• _WHAT YOU WILL DO_
Give all of the lines again exactly as they read.

(JSON records of objects)
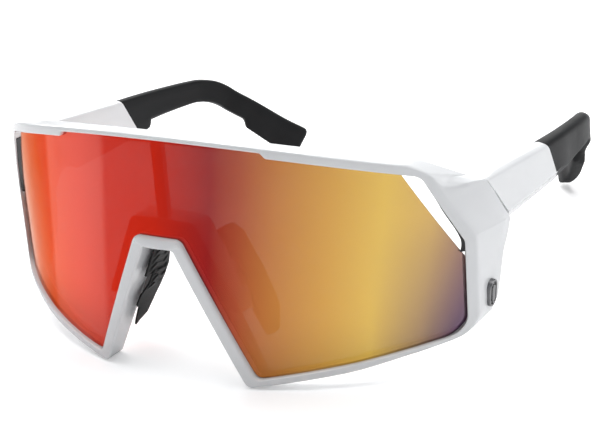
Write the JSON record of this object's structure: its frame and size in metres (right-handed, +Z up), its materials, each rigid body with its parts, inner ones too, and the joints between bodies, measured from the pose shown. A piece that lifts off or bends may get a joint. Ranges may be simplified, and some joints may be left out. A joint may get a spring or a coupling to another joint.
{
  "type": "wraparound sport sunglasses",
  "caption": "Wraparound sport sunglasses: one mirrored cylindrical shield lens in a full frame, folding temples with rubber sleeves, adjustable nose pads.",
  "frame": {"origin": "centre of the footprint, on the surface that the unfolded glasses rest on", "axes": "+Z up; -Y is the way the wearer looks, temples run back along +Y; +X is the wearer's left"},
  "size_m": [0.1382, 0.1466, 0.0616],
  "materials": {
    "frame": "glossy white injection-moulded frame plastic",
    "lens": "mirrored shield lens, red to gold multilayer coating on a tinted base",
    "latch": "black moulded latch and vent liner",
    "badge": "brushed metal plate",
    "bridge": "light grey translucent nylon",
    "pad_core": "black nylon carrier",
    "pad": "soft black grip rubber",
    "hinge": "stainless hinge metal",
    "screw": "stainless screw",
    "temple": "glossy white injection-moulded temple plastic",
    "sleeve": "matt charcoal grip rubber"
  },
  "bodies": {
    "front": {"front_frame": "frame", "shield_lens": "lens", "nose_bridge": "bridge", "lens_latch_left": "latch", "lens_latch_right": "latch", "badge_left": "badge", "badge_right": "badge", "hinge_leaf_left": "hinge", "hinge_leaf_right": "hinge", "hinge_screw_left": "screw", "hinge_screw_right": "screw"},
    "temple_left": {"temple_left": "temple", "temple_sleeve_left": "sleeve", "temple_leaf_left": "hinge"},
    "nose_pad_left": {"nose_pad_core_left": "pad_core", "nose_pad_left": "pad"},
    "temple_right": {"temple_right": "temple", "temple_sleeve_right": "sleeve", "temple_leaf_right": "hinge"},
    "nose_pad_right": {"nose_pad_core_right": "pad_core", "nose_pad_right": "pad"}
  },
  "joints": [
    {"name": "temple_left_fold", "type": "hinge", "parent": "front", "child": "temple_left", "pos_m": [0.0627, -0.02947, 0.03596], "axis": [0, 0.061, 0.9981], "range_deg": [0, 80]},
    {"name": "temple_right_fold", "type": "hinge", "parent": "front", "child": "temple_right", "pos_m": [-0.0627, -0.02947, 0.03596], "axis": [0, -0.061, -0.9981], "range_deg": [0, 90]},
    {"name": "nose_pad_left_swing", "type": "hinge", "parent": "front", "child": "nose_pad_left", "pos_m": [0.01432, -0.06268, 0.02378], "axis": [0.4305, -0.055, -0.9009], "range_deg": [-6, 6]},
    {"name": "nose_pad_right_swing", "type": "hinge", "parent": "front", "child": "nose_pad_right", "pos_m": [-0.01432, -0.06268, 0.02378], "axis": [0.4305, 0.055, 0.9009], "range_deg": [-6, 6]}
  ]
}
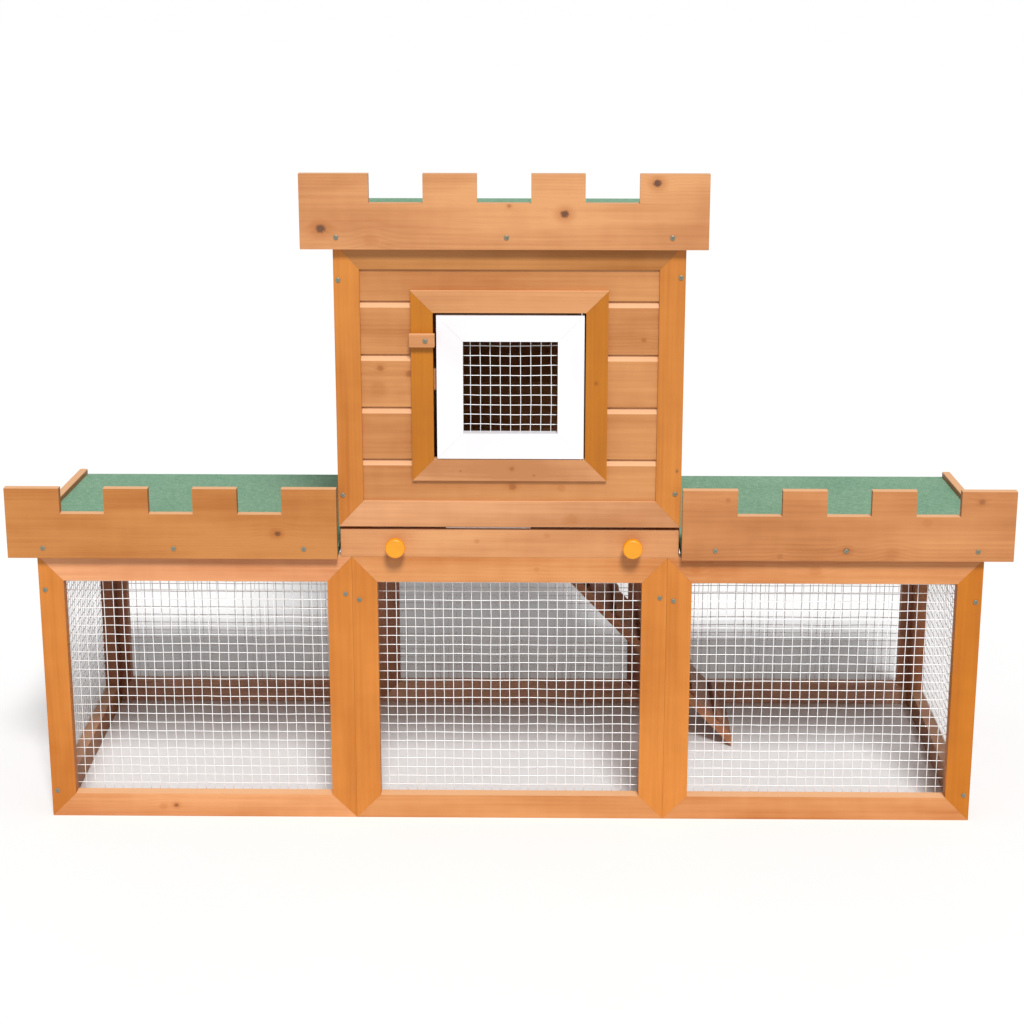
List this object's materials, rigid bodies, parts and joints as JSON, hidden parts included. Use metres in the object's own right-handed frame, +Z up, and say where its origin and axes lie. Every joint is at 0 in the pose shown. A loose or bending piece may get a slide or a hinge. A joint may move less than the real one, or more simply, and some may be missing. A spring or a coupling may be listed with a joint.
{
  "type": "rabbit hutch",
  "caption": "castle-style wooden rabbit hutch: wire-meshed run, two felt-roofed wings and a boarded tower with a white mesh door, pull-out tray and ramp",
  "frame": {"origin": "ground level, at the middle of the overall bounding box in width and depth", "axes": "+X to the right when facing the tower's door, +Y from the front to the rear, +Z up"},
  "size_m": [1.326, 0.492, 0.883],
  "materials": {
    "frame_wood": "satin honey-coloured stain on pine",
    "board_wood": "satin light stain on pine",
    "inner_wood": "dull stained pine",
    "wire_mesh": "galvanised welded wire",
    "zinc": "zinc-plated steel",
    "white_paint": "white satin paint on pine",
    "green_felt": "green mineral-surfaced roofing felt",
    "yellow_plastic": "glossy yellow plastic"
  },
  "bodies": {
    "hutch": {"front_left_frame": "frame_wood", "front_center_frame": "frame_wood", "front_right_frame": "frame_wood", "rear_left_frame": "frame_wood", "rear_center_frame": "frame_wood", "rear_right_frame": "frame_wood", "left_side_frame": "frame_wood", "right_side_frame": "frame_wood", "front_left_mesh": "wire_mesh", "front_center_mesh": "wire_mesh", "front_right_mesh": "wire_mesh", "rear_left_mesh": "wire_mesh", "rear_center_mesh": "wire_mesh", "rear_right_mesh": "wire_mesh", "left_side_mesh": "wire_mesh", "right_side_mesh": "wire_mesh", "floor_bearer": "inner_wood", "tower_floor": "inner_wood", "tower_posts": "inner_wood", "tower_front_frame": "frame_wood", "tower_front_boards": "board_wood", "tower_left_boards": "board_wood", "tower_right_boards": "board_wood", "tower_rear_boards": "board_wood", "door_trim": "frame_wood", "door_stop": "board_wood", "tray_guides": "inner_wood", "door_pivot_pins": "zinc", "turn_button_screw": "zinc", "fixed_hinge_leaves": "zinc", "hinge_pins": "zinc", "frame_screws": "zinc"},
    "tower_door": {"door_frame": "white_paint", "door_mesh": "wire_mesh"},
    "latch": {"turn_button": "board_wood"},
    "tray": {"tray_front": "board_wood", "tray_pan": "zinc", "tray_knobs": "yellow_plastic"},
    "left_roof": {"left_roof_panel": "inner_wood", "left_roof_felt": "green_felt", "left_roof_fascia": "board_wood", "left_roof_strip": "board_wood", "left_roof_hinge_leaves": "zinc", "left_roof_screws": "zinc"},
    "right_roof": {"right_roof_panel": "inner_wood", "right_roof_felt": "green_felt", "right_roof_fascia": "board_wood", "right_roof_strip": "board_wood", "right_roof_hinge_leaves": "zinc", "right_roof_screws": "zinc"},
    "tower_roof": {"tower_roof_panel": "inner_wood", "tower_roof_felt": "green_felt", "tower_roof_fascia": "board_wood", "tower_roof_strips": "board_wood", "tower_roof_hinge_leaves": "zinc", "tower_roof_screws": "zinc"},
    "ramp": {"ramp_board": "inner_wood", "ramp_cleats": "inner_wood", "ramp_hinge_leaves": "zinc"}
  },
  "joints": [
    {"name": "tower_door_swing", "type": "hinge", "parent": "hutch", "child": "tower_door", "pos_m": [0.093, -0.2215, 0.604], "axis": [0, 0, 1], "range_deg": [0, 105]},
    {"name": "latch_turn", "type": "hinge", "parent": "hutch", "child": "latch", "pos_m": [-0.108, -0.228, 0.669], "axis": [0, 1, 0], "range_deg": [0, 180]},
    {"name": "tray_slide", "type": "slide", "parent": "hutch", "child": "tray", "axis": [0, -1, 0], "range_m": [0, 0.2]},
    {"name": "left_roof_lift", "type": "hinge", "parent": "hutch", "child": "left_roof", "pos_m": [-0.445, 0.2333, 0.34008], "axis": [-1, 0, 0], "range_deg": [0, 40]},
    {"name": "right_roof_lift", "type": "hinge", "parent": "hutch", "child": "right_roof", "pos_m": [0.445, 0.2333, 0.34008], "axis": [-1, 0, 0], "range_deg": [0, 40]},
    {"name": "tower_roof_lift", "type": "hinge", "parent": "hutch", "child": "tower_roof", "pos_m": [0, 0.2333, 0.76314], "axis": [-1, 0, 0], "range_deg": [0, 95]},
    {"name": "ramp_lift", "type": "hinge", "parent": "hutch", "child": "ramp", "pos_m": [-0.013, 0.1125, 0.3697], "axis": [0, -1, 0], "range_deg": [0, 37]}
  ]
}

• _EXERCISE RESPONSE_
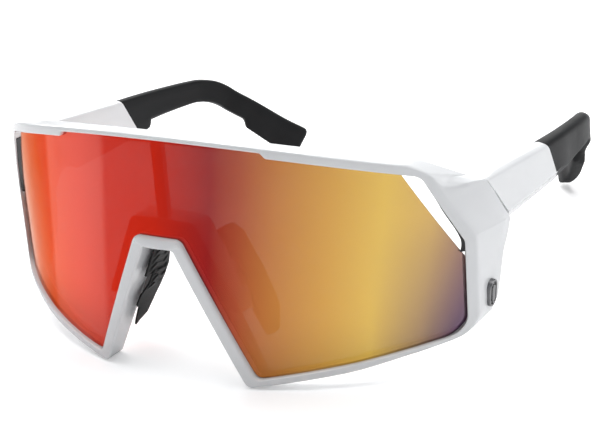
Write the JSON record of this object's structure: its frame and size in metres (right-handed, +Z up), its materials, each rigid body with its parts, inner ones too, and the joints between bodies, measured from the pose shown. A piece that lifts off or bends may get a joint. Ranges may be simplified, and some joints may be left out. A joint may get a spring or a coupling to another joint.
{
  "type": "wraparound sport sunglasses",
  "caption": "Wraparound sport sunglasses: one mirrored cylindrical shield lens in a full frame, folding temples with rubber sleeves, adjustable nose pads.",
  "frame": {"origin": "centre of the footprint, on the surface that the unfolded glasses rest on", "axes": "+Z up; -Y is the way the wearer looks, temples run back along +Y; +X is the wearer's left"},
  "size_m": [0.1382, 0.1466, 0.0616],
  "materials": {
    "frame": "glossy white injection-moulded frame plastic",
    "lens": "mirrored shield lens, red to gold multilayer coating on a tinted base",
    "latch": "black moulded latch and vent liner",
    "badge": "brushed metal plate",
    "bridge": "light grey translucent nylon",
    "pad_core": "black nylon carrier",
    "pad": "soft black grip rubber",
    "hinge": "stainless hinge metal",
    "screw": "stainless screw",
    "temple": "glossy white injection-moulded temple plastic",
    "sleeve": "matt charcoal grip rubber"
  },
  "bodies": {
    "front": {"front_frame": "frame", "shield_lens": "lens", "nose_bridge": "bridge", "lens_latch_left": "latch", "lens_latch_right": "latch", "badge_left": "badge", "badge_right": "badge", "hinge_leaf_left": "hinge", "hinge_leaf_right": "hinge", "hinge_screw_left": "screw", "hinge_screw_right": "screw"},
    "temple_left": {"temple_left": "temple", "temple_sleeve_left": "sleeve", "temple_leaf_left": "hinge"},
    "nose_pad_left": {"nose_pad_core_left": "pad_core", "nose_pad_left": "pad"},
    "temple_right": {"temple_right": "temple", "temple_sleeve_right": "sleeve", "temple_leaf_right": "hinge"},
    "nose_pad_right": {"nose_pad_core_right": "pad_core", "nose_pad_right": "pad"}
  },
  "joints": [
    {"name": "temple_left_fold", "type": "hinge", "parent": "front", "child": "temple_left", "pos_m": [0.0627, -0.02947, 0.03596], "axis": [0, 0.061, 0.9981], "range_deg": [0, 80]},
    {"name": "temple_right_fold", "type": "hinge", "parent": "front", "child": "temple_right", "pos_m": [-0.0627, -0.02947, 0.03596], "axis": [0, -0.061, -0.9981], "range_deg": [0, 90]},
    {"name": "nose_pad_left_swing", "type": "hinge", "parent": "front", "child": "nose_pad_left", "pos_m": [0.01432, -0.06268, 0.02378], "axis": [0.4305, -0.055, -0.9009], "range_deg": [-6, 6]},
    {"name": "nose_pad_right_swing", "type": "hinge", "parent": "front", "child": "nose_pad_right", "pos_m": [-0.01432, -0.06268, 0.02378], "axis": [0.4305, 0.055, 0.9009], "range_deg": [-6, 6]}
  ]
}
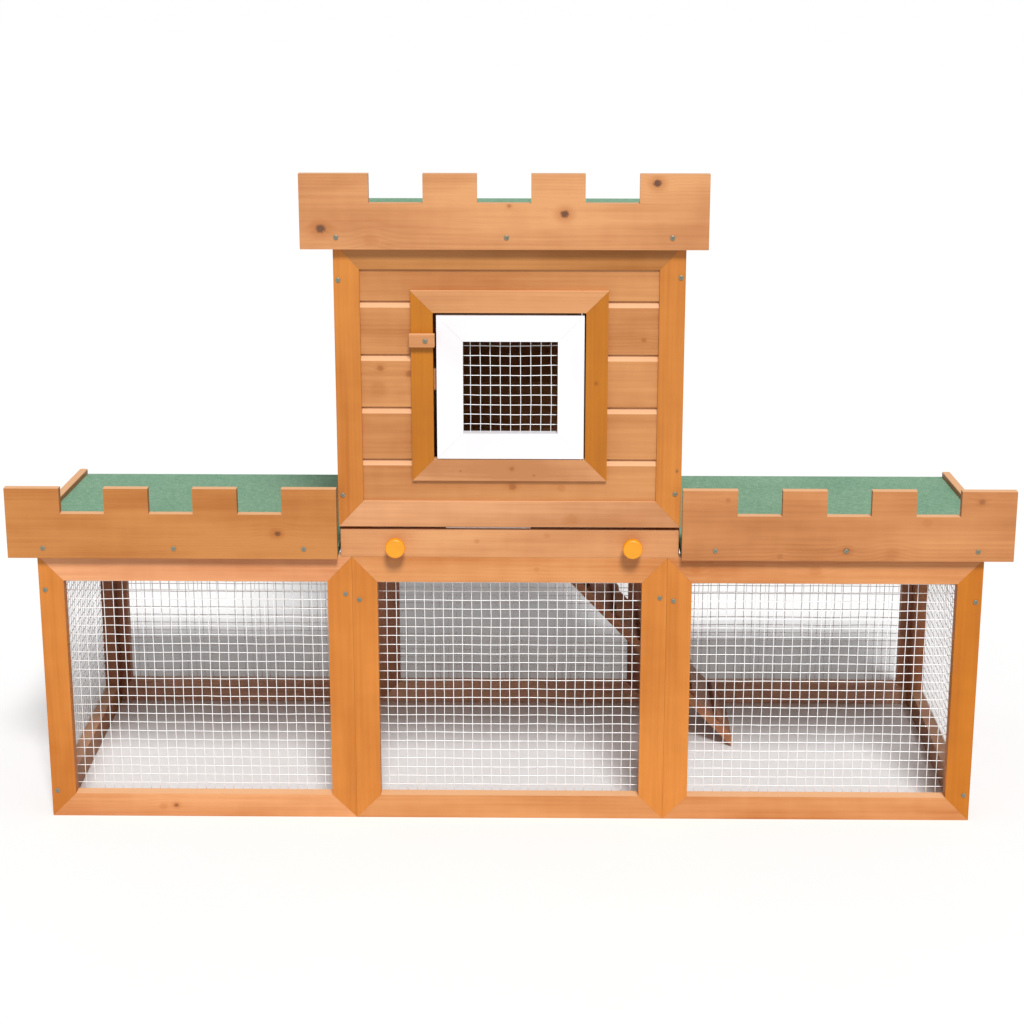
List this object's materials, rigid bodies, parts and joints as JSON, hidden parts included. Use metres in the object's own right-handed frame, +Z up, and say where its origin and axes lie. Every joint is at 0 in the pose shown. A loose or bending piece may get a slide or a hinge. A joint may move less than the real one, or more simply, and some may be missing. A spring or a coupling may be listed with a joint.
{
  "type": "rabbit hutch",
  "caption": "castle-style wooden rabbit hutch: wire-meshed run, two felt-roofed wings and a boarded tower with a white mesh door, pull-out tray and ramp",
  "frame": {"origin": "ground level, at the middle of the overall bounding box in width and depth", "axes": "+X to the right when facing the tower's door, +Y from the front to the rear, +Z up"},
  "size_m": [1.326, 0.492, 0.883],
  "materials": {
    "frame_wood": "satin honey-coloured stain on pine",
    "board_wood": "satin light stain on pine",
    "inner_wood": "dull stained pine",
    "wire_mesh": "galvanised welded wire",
    "zinc": "zinc-plated steel",
    "white_paint": "white satin paint on pine",
    "green_felt": "green mineral-surfaced roofing felt",
    "yellow_plastic": "glossy yellow plastic"
  },
  "bodies": {
    "hutch": {"front_left_frame": "frame_wood", "front_center_frame": "frame_wood", "front_right_frame": "frame_wood", "rear_left_frame": "frame_wood", "rear_center_frame": "frame_wood", "rear_right_frame": "frame_wood", "left_side_frame": "frame_wood", "right_side_frame": "frame_wood", "front_left_mesh": "wire_mesh", "front_center_mesh": "wire_mesh", "front_right_mesh": "wire_mesh", "rear_left_mesh": "wire_mesh", "rear_center_mesh": "wire_mesh", "rear_right_mesh": "wire_mesh", "left_side_mesh": "wire_mesh", "right_side_mesh": "wire_mesh", "floor_bearer": "inner_wood", "tower_floor": "inner_wood", "tower_posts": "inner_wood", "tower_front_frame": "frame_wood", "tower_front_boards": "board_wood", "tower_left_boards": "board_wood", "tower_right_boards": "board_wood", "tower_rear_boards": "board_wood", "door_trim": "frame_wood", "door_stop": "board_wood", "tray_guides": "inner_wood", "door_pivot_pins": "zinc", "turn_button_screw": "zinc", "fixed_hinge_leaves": "zinc", "hinge_pins": "zinc", "frame_screws": "zinc"},
    "tower_door": {"door_frame": "white_paint", "door_mesh": "wire_mesh"},
    "latch": {"turn_button": "board_wood"},
    "tray": {"tray_front": "board_wood", "tray_pan": "zinc", "tray_knobs": "yellow_plastic"},
    "left_roof": {"left_roof_panel": "inner_wood", "left_roof_felt": "green_felt", "left_roof_fascia": "board_wood", "left_roof_strip": "board_wood", "left_roof_hinge_leaves": "zinc", "left_roof_screws": "zinc"},
    "right_roof": {"right_roof_panel": "inner_wood", "right_roof_felt": "green_felt", "right_roof_fascia": "board_wood", "right_roof_strip": "board_wood", "right_roof_hinge_leaves": "zinc", "right_roof_screws": "zinc"},
    "tower_roof": {"tower_roof_panel": "inner_wood", "tower_roof_felt": "green_felt", "tower_roof_fascia": "board_wood", "tower_roof_strips": "board_wood", "tower_roof_hinge_leaves": "zinc", "tower_roof_screws": "zinc"},
    "ramp": {"ramp_board": "inner_wood", "ramp_cleats": "inner_wood", "ramp_hinge_leaves": "zinc"}
  },
  "joints": [
    {"name": "tower_door_swing", "type": "hinge", "parent": "hutch", "child": "tower_door", "pos_m": [0.093, -0.2215, 0.604], "axis": [0, 0, 1], "range_deg": [0, 105]},
    {"name": "latch_turn", "type": "hinge", "parent": "hutch", "child": "latch", "pos_m": [-0.108, -0.228, 0.669], "axis": [0, 1, 0], "range_deg": [0, 180]},
    {"name": "tray_slide", "type": "slide", "parent": "hutch", "child": "tray", "axis": [0, -1, 0], "range_m": [0, 0.2]},
    {"name": "left_roof_lift", "type": "hinge", "parent": "hutch", "child": "left_roof", "pos_m": [-0.445, 0.2333, 0.34008], "axis": [-1, 0, 0], "range_deg": [0, 40]},
    {"name": "right_roof_lift", "type": "hinge", "parent": "hutch", "child": "right_roof", "pos_m": [0.445, 0.2333, 0.34008], "axis": [-1, 0, 0], "range_deg": [0, 40]},
    {"name": "tower_roof_lift", "type": "hinge", "parent": "hutch", "child": "tower_roof", "pos_m": [0, 0.2333, 0.76314], "axis": [-1, 0, 0], "range_deg": [0, 95]},
    {"name": "ramp_lift", "type": "hinge", "parent": "hutch", "child": "ramp", "pos_m": [-0.013, 0.1125, 0.3697], "axis": [0, -1, 0], "range_deg": [0, 37]}
  ]
}